The Lighthouse was built in 1870 to help counter the frequent shipwrecks that took place in the area. A steam driven fog horn was used when the fog was too thick to see the light.

The lighthouse served its purpose for over 100 years, finally shutting down in 1975 when the US Coast Guard replaced it with an automated light found just below the historic lighthouse. Up until then it was tended by a lighthouse keeper whose responsibility was to keep the light burning. In addition to warning mariners off of the treacherous rocks, the lighthouse served as a navigational aid. Each lighthouse along the coast has a different frequency of light that ship pilots recognize. At Pt. Reyes, the light flashed once every five seconds.

Looking out to sea.
A historic view of the Pt. Reyes Lighthouse from the National Archives.

Peggy and I parked Quivera and followed the trail that led out to the lighthouse. Along the way, we found trees that showed the effects of the high winds that frequent the headlands.

Wind sculptured trees
I pictured children having a blast climbing over the gnarled limbs on the trees.
The Pt. Reyes headlands are a great place for whale watching when they are migrating south toward Mexico and then north toward the Arctic. We didn’t see any, but we were greeted by this large mural as we neared the lighthouse.
We found this interesting rock perched above the lighthouse.
And looking down below the lighthouse, we watched these waves crashing ashore among the rocks— which is where I will conclude my post for today.

NEXT FRIDAY’S TRAVEL BLOG: I’ll wrap up my Pt. Reyes series with a pleasant walk out to Abbot’s Lagoon and a visit to the colorful town of Pt. Reyes Station.
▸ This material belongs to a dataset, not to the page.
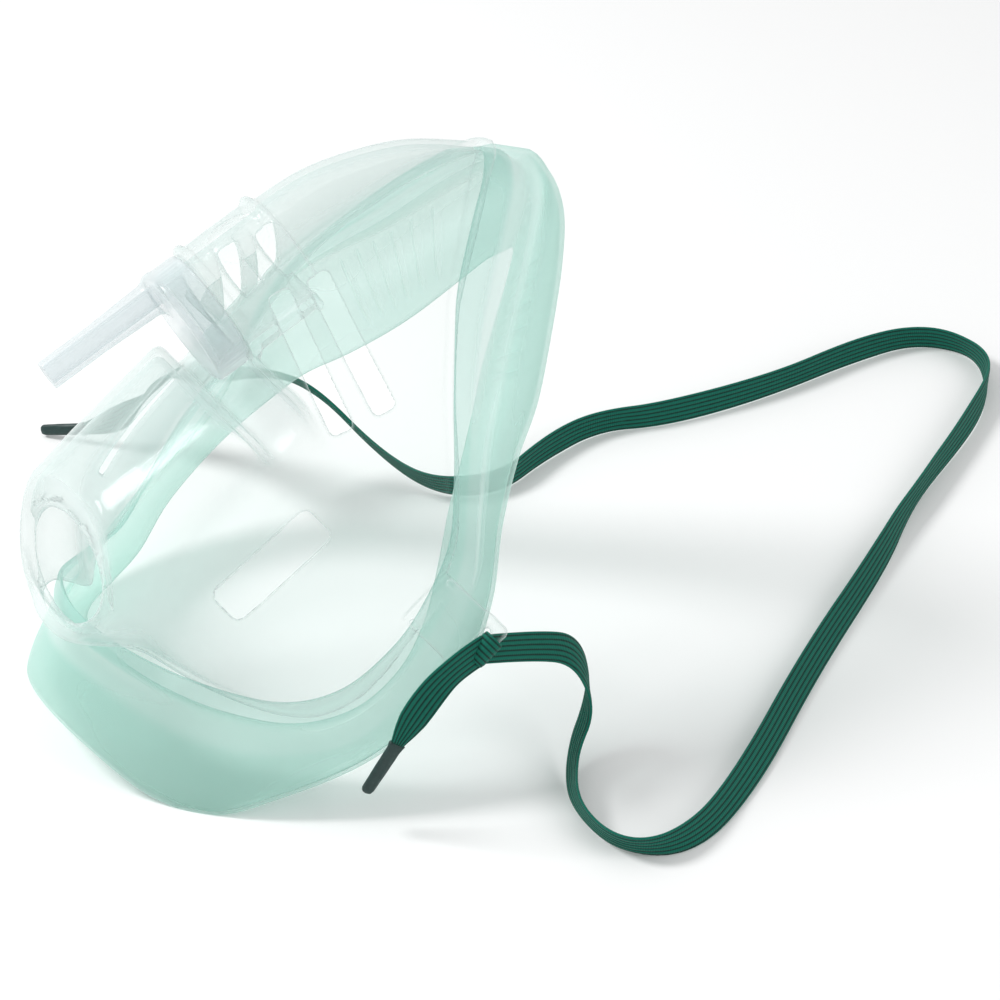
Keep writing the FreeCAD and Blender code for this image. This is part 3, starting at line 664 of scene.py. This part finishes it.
def ribbon_section():
    """Outline of the flat elastic: rounded edges and rows of lengthwise cords on both faces."""
    count = 48
    across = np.cos(np.linspace(0.0, math.pi, count))
    edge = (1.0 - np.abs(across) ** 8) ** 0.5
    cords = np.abs(np.cos(across * math.pi * RIBBON_CORDS / 2))
    height = RIBBON_THICK / 2 * edge * (0.72 + 0.28 * cords ** 0.6)
    upper = np.stack([across * RIBBON_WIDTH / 2, height], axis=1)
    lower = np.stack([across[::-1] * RIBBON_WIDTH / 2, -height[::-1]], axis=1)[1:-1]
    return np.vstack([upper, lower])


def ribbon(name, route, narrow_end=False):
    """A flat elastic along a route, turned as it lies."""
    line = route_line(name, route)
    count = len(line)
    spread = np.linspace(0.0, len(route) - 1.0, count)
    across_given = np.array([across for _, across in route], dtype=float)
    across = np.stack([np.interp(spread, np.arange(len(route)), across_given[:, d])
                       for d in range(3)], axis=1)
    kernel = np.hanning(15)
    kernel /= kernel.sum()
    padded = np.pad(across, ((7, 7), (0, 0)), mode="edge")
    across = np.stack([np.convolve(padded[:, d], kernel, mode="valid") for d in range(3)], axis=1)
    along = np.gradient(line, axis=0)
    along /= np.linalg.norm(along, axis=1)[:, None]
    across -= along * (across * along).sum(axis=1)[:, None]
    across /= np.linalg.norm(across, axis=1)[:, None]
    normal = np.cross(along, across)
    section = ribbon_section() * MM
    width = np.ones(count)
    if narrow_end:
        width = np.interp(np.linspace(0.0, 1.0, count), (0.0, 0.75, 0.84, 0.92, 1.0),
                          (1.0, 1.0, 0.95, 0.75, 0.45))
    spots = (line[:, None, :] + across[:, None, :] * (section[:, 0][None, :, None]
                                                      * width[:, None, None])
             + normal[:, None, :] * section[:, 1][None, :, None])
    spots[:, :, 2] = np.maximum(spots[:, :, 2], 0.2 * MM)
    ring = len(section)
    faces = []
    for row in range(count - 1):
        for place in range(ring):
            a = row * ring + place
            b = row * ring + (place + 1) % ring
            faces.append((a, b, b + ring, a + ring))
    faces.append(tuple(range(ring))[::-1])
    faces.append(tuple(range((count - 1) * ring, count * ring)))
    piece = add_object(name, spots.reshape(-1, 3), faces)
    lanes = piece.data.uv_layers.new(name="ribbon")
    length = np.concatenate([[0.0], np.cumsum(np.linalg.norm(np.diff(line, axis=0), axis=1))])
    for loop in piece.data.loops:
        row, place = divmod(loop.vertex_index, ring)
        lanes.data[loop.index].uv = (section[place, 0] * 1000.0, length[row] * 1000.0)
    return piece, line


def bar_wrap(name, side):
    """The turn of elastic round one lug's bar."""
    section = ribbon_section()
    middle = np.array((LUG_BAR[0], side * LUG_BAR[1], LUG_BAR[2]))
    radius = LUG_BAR_RADIUS + RIBBON_THICK / 2 + 0.05
    rows = 40
    spots = []
    for row in range(rows):
        turn = 2 * math.pi * row / rows
        out = np.array((0.0, math.cos(turn), math.sin(turn)))
        for across, height in section:
            spots.append(middle + np.array((across, 0.0, 0.0)) + out * (radius + height))
    ring = len(section)
    faces = []
    for row in range(rows):
        following = (row + 1) % rows
        for place in range(ring):
            right = (place + 1) % ring
            faces.append((row * ring + place, row * ring + right,
                          following * ring + right, following * ring + place))
    piece = add_object(name, to_rest(np.array(spots)), faces)
    lanes = piece.data.uv_layers.new(name="ribbon")
    for loop in piece.data.loops:
        row, place = divmod(loop.vertex_index, ring)
        lanes.data[loop.index].uv = (section[place, 0], row * 2 * math.pi * radius / rows)
    return piece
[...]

24 thoughts on “Raging Winds, Fog, and Treacherous Rocks… 3 Reasons for the Pt. Reyes Lighthouse

    • Thanks, Juliann. There are no guarantees with coastal weather, but my luck has tended to be best in late winter. I also experienced some great weather on the Oregon Coast in fall this past year. –Curt

  1. I love lighthouses and the history behind each of them. I can understand why summer would be a time to avoid the area. Thick with fog and tourists is never fun.
    Love that photo of the wind effect on the trees.
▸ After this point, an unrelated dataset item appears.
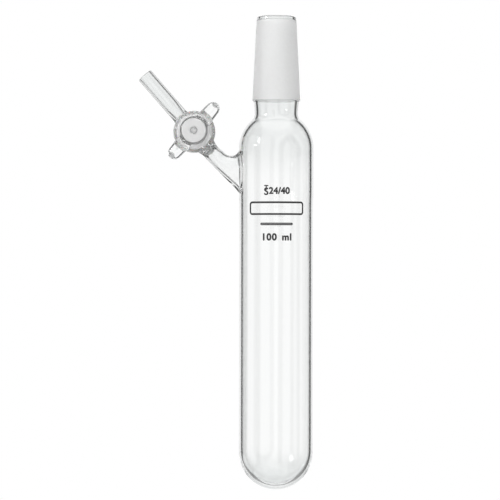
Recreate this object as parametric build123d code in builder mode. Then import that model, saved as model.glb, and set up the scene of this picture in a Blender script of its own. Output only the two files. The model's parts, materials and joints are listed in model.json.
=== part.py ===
from build123d import *
from math import cos, radians, sin, sqrt
import os

# A 100 ml tube for work under inert gas: a round-bottomed glass tube with a male ground joint
# on top and a slanted side arm that carries a glass stopcock.  Sizes are in millimetres.
# The tube stands along +Z and the origin is on its axis, in the middle of the straight wall
# that a clamp grips.  The side arm leaves towards -X and the stopcock's handle faces -Y.

# Reaction tube
tube_r = 18.5
tube_wall = 1.6
bottom_wall = 2.5
grip_length = 128.0
shoulder_r = 18.7
swell_length = 2.5
shoulder_z = 88.5
crease_z = 102.5

# Neck and 24/40 ground joint, taper 1 in 10 on the diameter
waist_z = 106.5
waist_r = 10.9
neck_wall = 1.7
neck_top_r = 11.4
joint_z = 112.5
joint_length = 40.0
joint_large_r = 12.0
joint_small_r = 10.0
joint_wall_large = 2.2
joint_wall_small = 1.8
tip_length = 2.0
tip_round = 0.8

# Stopcock: a barrel and a plug on an axis along Y, through the point (stopcock_x, 0, stopcock_z)
stopcock_x = -40.7
stopcock_z = 95.9
barrel_half = 17.0
barrel_mouth_r = 10.4
barrel_end_r = 8.5
barrel_round = 0.5
bore_mid_r = 7.75
bore_slope = 0.05
port_r = 2.0
cut_margin = 1.0
plug_clearance = 0.03

# Hose arm, up to the left from the barrel
arm_angle = 49.0
hose_reach = 38.7
hose_r = 4.0
hose_bore_r = 2.85
hose_root_r = 4.7
hose_root = 12.5
hose_tip_round = 0.55
port_length = 9.0
port_funnel = 15.0

# Branch between barrel and tube: (x, z, slope, half height, half width, wall) of each oval.
# It leaves the barrel round and bends level as it flares into the tube's wall.
branch_ovals = [
    (-36.5, 91.2, 48.5, 4.2, 4.2, 2.15),
    (-33.7, 88.1, 48.0, 4.15, 4.15, 1.8),
    (-29.7, 83.8, 47.0, 4.3, 4.25, 1.05),
    (-24.4, 79.0, 21.0, 5.9, 5.1, 1.15),
    (-18.6, 76.8, 5.0, 9.5, 6.6, 1.4),
    (-14.5, 76.6, 0.0, 11.0, 7.2, 1.6),
]

# Plug: cone, neck, hub and two ears in front, a stub with a clip groove behind.  The handle
# lies up to the right, a few degrees off square to the arms, which is closed.
handle_angle = 49.0
cone_front = 19.0
cone_back = 16.2
plug_neck_r = 6.2
plug_neck_y = -20.8
hub_r = 6.9
hub_base_y = -22.6
hub_top_y = -31.0
hub_round = 1.6
dimple_r = 2.1
dimple_depth = 0.7
ear_span = 35.3
ear_width = 7.0
ear_front_y = -29.5
ear_back_y = -23.1
ear_round = 2.6
stub_r = 5.8
stub_end_y = 25.2
stub_round = 1.2
groove_r = 4.9
groove_width = 1.2

# Plug retention behind the barrel
washer_y = 17.2
washer_thickness = 1.5
washer_r = 8.2
washer_bore_r = 5.85
ring_thickness_r = 1.3
ring_gap = 0.02
clip_thickness = 1.0
clip_r = 7.9
clip_bore_r = 4.95
clip_opening = 8.6

# Derived positions
half_grip = grip_length / 2
tube_inner_r = tube_r - tube_wall
shoulder_inner_r = shoulder_r - tube_wall
bottom_z = -half_grip - tube_r
inner_bottom_z = bottom_z + bottom_wall
crease_rise = crease_z - shoulder_z
crease_r = sqrt(shoulder_r**2 - crease_rise**2)
crease_inner_r = sqrt(shoulder_inner_r**2 - crease_rise**2)
stopcock_centre = (stopcock_x, 0, stopcock_z)
stopcock_plane = Plane(stopcock_centre, x_dir=(1, 0, 0), z_dir=(0, 0, 1))
stopcock_axis = Axis(stopcock_centre, (0, 1, 0))
ring_y = washer_y + washer_thickness + ring_thickness_r + ring_gap
clip_y = ring_y + ring_thickness_r + ring_gap
groove_y = clip_y - (groove_width - clip_thickness) / 2
arm_cos = cos(radians(arm_angle))
arm_sin = sin(radians(arm_angle))
hose_plane = Plane(stopcock_centre, x_dir=(arm_sin, 0, arm_cos), z_dir=(0, -1, 0))
hose_axis = Axis(stopcock_centre, (-arm_cos, 0, arm_sin))
handle_direction = (cos(radians(handle_angle)), 0, sin(radians(handle_angle)))

os.makedirs("parts", exist_ok=True)


def finish(part, name):
    """Label a finished piece and write it to its own file."""
    part.label = name
    export_step(part, f"parts/{name}.step")


def dome_point(radius, centre_z, direction):
    """The point at 45 degrees on a dome's outline, above or below its centre."""
    return (radius * cos(radians(45)), centre_z + direction * radius * sin(radians(45)))


def branch_solid(trim):
    """The solid lofted through the branch's ovals, smaller by their walls where trim is 1."""
    with BuildPart() as branch:
        for x, z, slope, half_height, half_width, wall in branch_ovals:
            across = (sin(radians(slope)), 0, cos(radians(slope)))
            along = (-cos(radians(slope)), 0, sin(radians(slope)))
            with BuildSketch(Plane((x, 0, z), x_dir=across, z_dir=along)):
                Ellipse(half_height - trim * wall, half_width - trim * wall)
        loft()
    return branch.part


def cone_solid(front_r, back_r):
    """A solid cone along the barrel, from its mouth to its small end."""
    with BuildPart() as cone:
        with BuildSketch(stopcock_plane):
            with BuildLine():
                Polyline(
                    (0, -barrel_half),
                    (front_r, -barrel_half),
                    (back_r, barrel_half),
                    (0, barrel_half),
                    close=True,
                )
            make_face()
        revolve(axis=stopcock_axis)
    return cone.part


def bore_r(y):
    """Radius of the barrel's tapered bore at a distance y along its axis."""
    return bore_mid_r - bore_slope * y


def plug_r(y):
    """Radius of the plug's cone, which runs in the bore with a small clearance."""
    return bore_r(y) - plug_clearance


def ear_bar():
    """The bar with rounded ends that makes both ears of the handle."""
    middle = (stopcock_x, ear_front_y, stopcock_z)
    with BuildPart() as bar:
        with BuildSketch(Plane(middle, x_dir=handle_direction, z_dir=(0, 1, 0))):
            SlotOverall(ear_span, ear_width)
        extrude(amount=ear_back_y - ear_front_y)
        rims = bar.edges().group_by(stopcock_axis)
        fillet(rims[0] + rims[-1], ear_round)
    return bar.part


branch_outside = branch_solid(0)
branch_channel = branch_solid(1)
barrel_outside = cone_solid(barrel_mouth_r, barrel_end_r)
barrel_bore = cone_solid(bore_r(-barrel_half), bore_r(barrel_half))


# The tube: a thick round bottom, a long straight wall and a domed shoulder, open at the crease
# where the neck is sealed on, with a flared hole where the branch is sealed on.
with BuildPart() as reaction_tube:
    with BuildSketch(Plane.XZ):
        with BuildLine():
            ThreePointArc(
                (0, bottom_z), dome_point(tube_r, -half_grip, -1), (tube_r, -half_grip)
            )
            Polyline(
                (tube_r, -half_grip),
                (tube_r, half_grip),
                (shoulder_r, half_grip + swell_length),
                (shoulder_r, shoulder_z),
            )
            RadiusArc((shoulder_r, shoulder_z), (crease_r, crease_z), -shoulder_r)
            Line((crease_r, crease_z), (crease_inner_r, crease_z))
            RadiusArc(
                (crease_inner_r, crease_z), (shoulder_inner_r, shoulder_z), shoulder_inner_r
            )
            Polyline(
                (shoulder_inner_r, shoulder_z),
                (shoulder_inner_r, half_grip + swell_length),
                (tube_inner_r, half_grip),
                (tube_inner_r, inner_bottom_z + tube_inner_r),
            )
            ThreePointArc(
                (tube_inner_r, inner_bottom_z + tube_inner_r),
                dome_point(tube_inner_r, inner_bottom_z + tube_inner_r, -1),
                (0, inner_bottom_z),
            )
            Line((0, inner_bottom_z), (0, bottom_z))
        make_face()
    revolve(axis=Axis.Z)
    add(branch_channel, mode=Mode.SUBTRACT)
finish(reaction_tube.part, "reaction_tube")

# The neck and the male joint: a waisted neck, a small step, the ground cone and a clear
# rounded tip.
with BuildPart() as ground_joint:
    with BuildSketch(Plane.XZ) as joint_profile:
        with BuildLine():
            ThreePointArc(
                (crease_r, crease_z), (waist_r, waist_z), (neck_top_r, joint_z)
            )
            Polyline(
                (neck_top_r, joint_z),
                (joint_large_r, joint_z),
                (joint_small_r, joint_z + joint_length),
                (joint_small_r, joint_z + joint_length + tip_length),
                (joint_small_r - joint_wall_small, joint_z + joint_length + tip_length),
                (joint_small_r - joint_wall_small, joint_z + joint_length),
                (joint_large_r - joint_wall_large, joint_z),
            )
            ThreePointArc(
                (joint_large_r - joint_wall_large, joint_z),
                (waist_r - neck_wall, waist_z),
                (crease_inner_r, crease_z),
            )
            Line((crease_inner_r, crease_z), (crease_r, crease_z))
        make_face()
        fillet(joint_profile.vertices().group_by(Axis.Y)[-1], tip_round)
    revolve(axis=Axis.Z)
finish(ground_joint.part, "ground_joint")

# The stopcock's barrel: a tapered bore in a tapered outer wall, with a port towards each arm.
with BuildPart() as stopcock_barrel:
    add(barrel_outside)
    fillet(stopcock_barrel.edges().filter_by(GeomType.CIRCLE), barrel_round)
    add(barrel_bore, mode=Mode.SUBTRACT)
    with Locations(Plane(stopcock_centre, z_dir=(-arm_cos, 0, arm_sin))):
        Cylinder(port_r, 2 * (barrel_mouth_r + cut_margin), mode=Mode.SUBTRACT)
finish(stopcock_barrel.part, "stopcock_barrel")

# The branch: the lofted tube from the barrel's wall to the tube's wall.
with BuildPart() as branch_arm:
    add(branch_outside)
    add(branch_channel, mode=Mode.SUBTRACT)
    add(barrel_outside, mode=Mode.SUBTRACT)
    with Locations((0, 0, stopcock_z)):
        Cylinder(shoulder_r, grip_length, mode=Mode.SUBTRACT)
finish(branch_arm.part, "branch_arm")

# The hose arm: a plain tube with a flared root and a fire-polished end.  Its bore narrows to
# the port in the barrel.
with BuildPart() as hose_arm:
    with BuildSketch(hose_plane) as hose_profile:
        with BuildLine():
            Polyline(
                (port_r, 0),
                (hose_root_r, 0),
                (hose_root_r, port_length),
                (hose_r, hose_root),
                (hose_r, hose_reach),
                (hose_bore_r, hose_reach),
                (hose_bore_r, port_funnel),
                (port_r, port_length),
                close=True,
            )
        make_face()
        fillet(hose_profile.vertices().group_by(Axis.Y)[-1], hose_tip_round)
    revolve(axis=hose_axis)
    add(barrel_outside, mode=Mode.SUBTRACT)
finish(hose_arm.part, "hose_arm")

# The plug: a ground cone with a cross bore, a waisted neck, a hub with a dimple and two ears in
# line with the bore.  It is drawn closed, with the ears nearly square to the two arms.
with BuildPart() as stopcock_plug:
    with BuildSketch(stopcock_plane) as plug_profile:
        with BuildLine():
            Line((0, hub_top_y), (hub_r, hub_top_y))
            Line((hub_r, hub_top_y), (hub_r, hub_base_y))
            ThreePointArc(
                (hub_r, hub_base_y),
                (plug_neck_r, plug_neck_y),
                (plug_r(-cone_front), -cone_front),
            )
            Polyline(
                (plug_r(-cone_front), -cone_front),
                (plug_r(cone_back), cone_back),
                (stub_r, cone_back),
                (stub_r, stub_end_y),
                (0, stub_end_y),
                (0, hub_top_y),
            )
        make_face()
        hub_corner = plug_profile.vertices().group_by(Axis.Y)[0].sort_by(Axis.X)[-1]
        stub_corner = plug_profile.vertices().group_by(Axis.Y)[-1].sort_by(Axis.X)[-1]
        fillet(hub_corner, hub_round)
        fillet(stub_corner, stub_round)
    revolve(axis=stopcock_axis)
    add(ear_bar())
    with Locations(Plane((stopcock_x, hub_top_y, stopcock_z), z_dir=(0, -1, 0))):
        Cone(
            dimple_r - dimple_depth,
            dimple_r + dimple_depth,
            2 * dimple_depth,
            mode=Mode.SUBTRACT,
        )
    with Locations(Plane(stopcock_centre, z_dir=handle_direction)):
        Cylinder(port_r, 2 * barrel_mouth_r, mode=Mode.SUBTRACT)
    with BuildSketch(Plane((stopcock_x, groove_y, stopcock_z), z_dir=(0, 1, 0))):
        Circle(stub_r + cut_margin)
        Circle(groove_r, mode=Mode.SUBTRACT)
    extrude(amount=groove_width, mode=Mode.SUBTRACT)
finish(stopcock_plug.part, "stopcock_plug")

# A slippery washer on the stub, which turns with the plug against the barrel's small end.
with BuildPart() as thrust_washer:
    with BuildSketch(Plane((stopcock_x, washer_y, stopcock_z), z_dir=(0, 1, 0))):
        Circle(washer_r)
        Circle(washer_bore_r, mode=Mode.SUBTRACT)
    extrude(amount=washer_thickness)
finish(thrust_washer.part, "thrust_washer")

# A soft ring that the clip squeezes on to the washer to keep the cone drawn in.
with BuildPart() as tension_ring:
    with Locations(Plane((stopcock_x, ring_y, stopcock_z), z_dir=(0, 1, 0))):
        Torus(stub_r + ring_thickness_r + ring_gap, ring_thickness_r)
finish(tension_ring.part, "tension_ring")

# A flat steel clip, open on one side, that snaps into the groove in the stub.
with BuildPart() as retaining_clip:
    with BuildSketch(Plane((stopcock_x, clip_y, stopcock_z), x_dir=(1, 0, 0), z_dir=(0, 1, 0))):
        Circle(clip_r)
        Circle(clip_bore_r, mode=Mode.SUBTRACT)
        with Locations((clip_r, 0)):
            Rectangle(2 * clip_r, clip_opening, mode=Mode.SUBTRACT)
    extrude(amount=clip_thickness)
finish(retaining_clip.part, "retaining_clip")
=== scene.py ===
import json
from math import atan2, cos, pi, radians, sin, sqrt

import bmesh
import bpy
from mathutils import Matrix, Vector


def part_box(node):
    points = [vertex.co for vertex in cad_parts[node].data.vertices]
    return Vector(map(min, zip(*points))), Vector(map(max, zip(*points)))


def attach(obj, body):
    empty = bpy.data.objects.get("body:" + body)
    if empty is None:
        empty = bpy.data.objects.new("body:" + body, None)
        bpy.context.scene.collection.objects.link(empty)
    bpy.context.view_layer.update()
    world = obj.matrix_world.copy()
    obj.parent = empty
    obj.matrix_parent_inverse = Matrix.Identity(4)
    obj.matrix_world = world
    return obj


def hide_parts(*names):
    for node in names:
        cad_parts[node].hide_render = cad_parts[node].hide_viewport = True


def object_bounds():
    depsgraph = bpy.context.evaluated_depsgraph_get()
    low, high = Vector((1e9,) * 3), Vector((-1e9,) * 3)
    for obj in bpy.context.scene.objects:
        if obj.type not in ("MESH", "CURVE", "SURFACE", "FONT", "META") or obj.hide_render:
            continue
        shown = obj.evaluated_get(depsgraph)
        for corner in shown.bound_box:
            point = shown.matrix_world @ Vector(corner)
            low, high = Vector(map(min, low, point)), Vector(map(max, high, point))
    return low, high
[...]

  2. It’s always fun to have your view of a place that I know. Pt. Reyes is a wonder — especially when the tourists are gone. It’s much the same here. I never head to Galveston in summer, especially on the weekends, unless I go very early in the morning and head for the far west end — away from the bars and the crowds. Winter is a perfect time for a visit, although we never have views like these. I especially like the last photo, with the whipped-cream-like water.

    • My brother operated a motel on Galveston for a while and I would stop by to visit. Then one of the cartels started running drugs out of the motel. Marshal called in the police and one of his friends told him to get out of town post haste, that he was marked for elimination. Marsh was packed and out of there in an hour. And he had really like Galveston. –Curt

      • That doesn’t surprise me. The Maceo family held on to the island with all of its ‘entertainments’ for decades, and they still were in control when Marshal was there (or so I presume). Of course, the cartels were putting pressure on the old-line crime families; things got complicated. One of the great ironies of Island life was that Vic Maceo eventually became head of the Beach Patrol, which is a law enforcement agency. He did a good job, too, and retired not so very long ago.
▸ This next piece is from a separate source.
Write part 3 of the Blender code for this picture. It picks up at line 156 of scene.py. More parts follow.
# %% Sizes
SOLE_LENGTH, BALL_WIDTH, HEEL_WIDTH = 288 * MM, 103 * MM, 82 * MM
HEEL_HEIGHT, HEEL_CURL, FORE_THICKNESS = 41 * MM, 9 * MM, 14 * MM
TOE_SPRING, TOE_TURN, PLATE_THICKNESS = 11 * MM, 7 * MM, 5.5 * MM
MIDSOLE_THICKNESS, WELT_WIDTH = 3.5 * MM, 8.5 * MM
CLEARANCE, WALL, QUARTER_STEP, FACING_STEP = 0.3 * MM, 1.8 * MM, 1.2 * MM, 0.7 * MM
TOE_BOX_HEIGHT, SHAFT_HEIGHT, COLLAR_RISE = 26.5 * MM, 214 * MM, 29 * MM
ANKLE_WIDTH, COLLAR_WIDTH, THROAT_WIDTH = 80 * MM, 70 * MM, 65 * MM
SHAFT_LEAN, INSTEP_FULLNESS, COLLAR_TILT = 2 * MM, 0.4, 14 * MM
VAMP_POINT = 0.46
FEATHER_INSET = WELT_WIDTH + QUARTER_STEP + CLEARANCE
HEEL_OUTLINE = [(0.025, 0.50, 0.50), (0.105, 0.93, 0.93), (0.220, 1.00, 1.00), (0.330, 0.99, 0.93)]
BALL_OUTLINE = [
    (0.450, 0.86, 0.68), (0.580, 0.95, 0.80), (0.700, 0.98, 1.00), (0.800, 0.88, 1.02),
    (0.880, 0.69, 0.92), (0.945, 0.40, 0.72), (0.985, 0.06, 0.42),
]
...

        Gambling, prostitution, rum-running — those were the good old days! In Seabrook, which is part of my stomping grounds, there used to be a dive bar called Maribelle’s. It sat next to the water, and you couldn’t miss the shocking pink exterior. One memorable evening (I was in town, but not at the bar) they found a local pol dead in the restroom: shot, as a matter of fact. Every year there was a Miss Wharf Rat contest there. Remember Dirty Dale, who came back from the dead? He was a judge for a few years.

      • “that Vic Maceo eventually became head of the Beach Patrol” It sounds a bit like the old movie “It Takes a Thief to Catch a Thief.”
        Seems you know quit a lot about it all, Linda. Hmmmm? Pretty sure it all had to do with your interest in Texas history, not to mention local flora and fauna. 🙂 Right?

  3. Yep! We are in total agreement. Summertime is when we hunker down and work on the house. That North wind can simply be nasty (anyone for a face peel?) It took me a few years to figure out the best seasons out here. Even some of the wild winter storms can be exhilarating. 🌊

  4. And we were those same tourists trying to see the lighthouse in the fog. Didn’t happen. We even climbed down the stairs to the sea — in the fog. So, to this day, I can say we got there but didn’t really SEE Pt. Reyes!